A frosty fractal is a self-similar geometric pattern generated recursively by replacing straight segments with smaller spike or branching motifs. It models natural dendritic crystallization, such as frost on glass or snowflake formation.

How do I change the speed of the frost growth animation?

Under the "Ice Crystallization Animation" settings panel, enable "Animate Crystallization Process" and select your preferred speed from the "Crystallization Speed" dropdown menu (ranging from Glacial to Instant Freeze).
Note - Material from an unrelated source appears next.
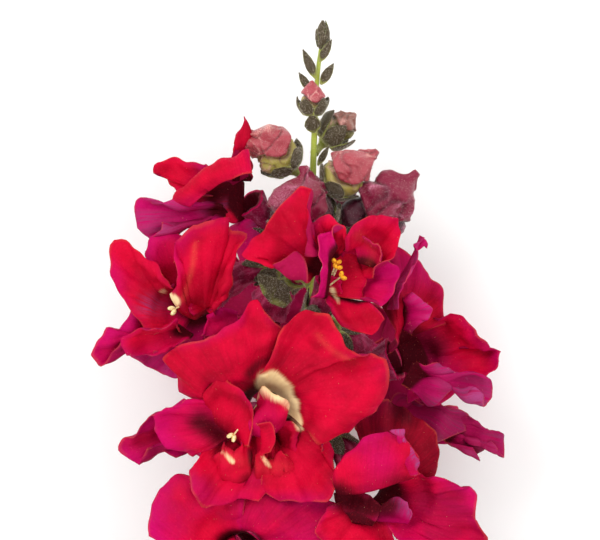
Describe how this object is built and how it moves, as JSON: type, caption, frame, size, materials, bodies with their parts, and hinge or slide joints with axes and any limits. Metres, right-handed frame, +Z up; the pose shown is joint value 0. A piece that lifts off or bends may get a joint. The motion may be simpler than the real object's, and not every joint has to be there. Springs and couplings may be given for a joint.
{
  "type": "cut snapdragon",
  "caption": "Cut stem of a red double snapdragon lying on its side, with open blooms, closed buds and leaves.",
  "frame": {"origin": "on the table, in the middle of the footprint", "axes": "+Y along the stem towards the tip of the spike, +X to the right seen from above with the tip up, +Z up from the table"},
  "size_m": [0.086, 0.2858, 0.0524],
  "materials": {
    "petal": "matte",
    "bud": "matte",
    "calyx": "matte",
    "stem": "satin",
    "leaf": "matte"
  },
  "bodies": {
    "root": {"bloom_back_bottom_calyx": "calyx", "bloom_back_bottom_corolla": "petal", "bloom_back_left_calyx": "calyx", "bloom_back_left_corolla": "petal", "bloom_back_right_calyx": "calyx", "bloom_back_right_corolla": "petal", "bloom_bottom_calyx": "calyx", "bloom_bottom_corolla": "petal", "bloom_bottom_right_calyx": "calyx", "bloom_bottom_right_corolla": "petal", "bloom_centre_calyx": "calyx", "bloom_centre_corolla": "petal", "bloom_far_left_calyx": "calyx", "bloom_far_left_corolla": "petal", "bloom_far_right_calyx": "calyx", "bloom_far_right_corolla": "petal", "bloom_left_calyx": "calyx", "bloom_left_corolla": "petal", "bloom_lower_left_calyx": "calyx", "bloom_lower_left_corolla": "petal", "bloom_lower_right_calyx": "calyx", "bloom_lower_right_corolla": "petal", "bloom_right_calyx": "calyx", "bloom_right_corolla": "petal", "bloom_upper_left_calyx": "calyx", "bloom_upper_left_corolla": "petal", "bloom_upper_right_calyx": "calyx", "bloom_upper_right_corolla": "petal", "bract_1": "leaf", "bract_2": "leaf", "bract_3": "leaf", "bract_4": "leaf", "bract_5": "leaf", "bract_6": "leaf", "bud_a_calyx": "calyx", "bud_a_corolla": "bud", "bud_b_calyx": "calyx", "bud_b_corolla": "bud", "bud_c_calyx": "calyx", "bud_c_corolla": "bud", "bud_d_calyx": "calyx", "bud_d_corolla": "bud", "bud_e_calyx": "calyx", "bud_e_corolla": "bud", "bud_f_calyx": "calyx", "bud_f_corolla": "bud", "bud_g_calyx": "calyx", "bud_g_corolla": "bud", "leaf_1": "leaf", "leaf_2": "leaf", "leaf_3": "leaf", "leaf_4": "leaf", "leaf_5": "leaf", "leaf_6": "leaf", "stem": "stem", "tip_bud": "calyx"}
  },
  "joints": []
}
Why is the recursion depth limited to 5?

Fractal generation grows exponentially. At recursion depth 5 with a double spike motif, the canvas renders tens of thousands of individual vector segments. Restricting the depth keeps calculations client-side and maintains ultra-fast performance without freezing your web browser.

Can I use the generated fractal graphics for commercial projects?

Yes! All graphics exported via the PNG or SVG download buttons are rendered locally in your browser and are completely royalty-free for personal, educational, or commercial design projects.